No dia seguinte, Bolsonaro rompeu cerca de 40 dias de silêncio em sua reclusão no Palácio da Alvorada após a derrota nas eleições e fez um discurso dúbio em que disse que “tudo dará certo” em “momento oportuno”.
Horas depois, o general manda mensagem a Cid, comemora discurso e diz que Bolsonaro aceitou “assessoramento”.
A investigação mostra que o militar “promoveu ações de planejamento, coordenação e execução de atos antidemocráticos”. De acordo com a PF, o general frequentou o acampamento montado nas adjacências do Quartel-General do Exército, em Brasília, e manteve relação direta com manifestantes radicais que atuaram após as eleições de 2022.
Cid também poderá ser questionado por Moraes sobre o elo entre o general e os manifestantes radicais que pediam intervenção militar em frente ao Quartel-General do Exército e a eventual ligação dessa relação com os atos criminosos e golpistas de 8 de janeiro do ano seguinte.
Outra revelação feita pela investigação, e deve ser apresentada por Moraes para que Cid explique é a exclusão de mensagens sobre o monitoramento do ministro por militares.
As conversas entre Cid e suspeitos de seguirem os passos de Moraes foram excluídas do celular do tenente-coronel e recuperadas pela PF.
A mensagem enviada pelo coronel Marcelo Câmara a Mauro Cid no dia 7 de dezembro de 2022 e que posteriormente foi deletada, por exemplo, dizia: “Ele vai ficar em Brasília hoje.
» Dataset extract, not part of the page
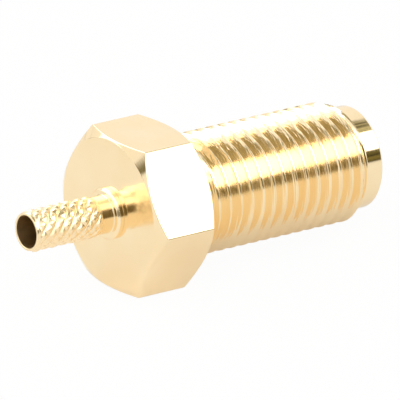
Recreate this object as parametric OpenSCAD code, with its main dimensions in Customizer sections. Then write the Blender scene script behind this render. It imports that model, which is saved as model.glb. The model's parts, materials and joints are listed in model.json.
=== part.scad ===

Amanhã provavelmente pra São Paulo final da tarde”.
Em uma mensagem enviada a Cid no dia 16 de dezembro de 2022, Câmara afirmou sem mencionar o nome do ministro que ele: “viajou pra SP hoje. retoma na manhã de segunda-feira e viaja novamente pra SP mesmo dia. Por enquanto só retorna a Brasília pra posse do ladrão. Qualquer mudança que saiba lhe informo”.
Em outra conversa, de 24 de dezembro, Cid pergunta a Câmara “onde a professora está”. O coronel responde: “deixa eu verificar. Está em SP – volta dia 31 a noite para a posse”. Cid questiona: “na capital ou no interior?” Câmara responde que “na residência em SP – eu não sei onde fica”.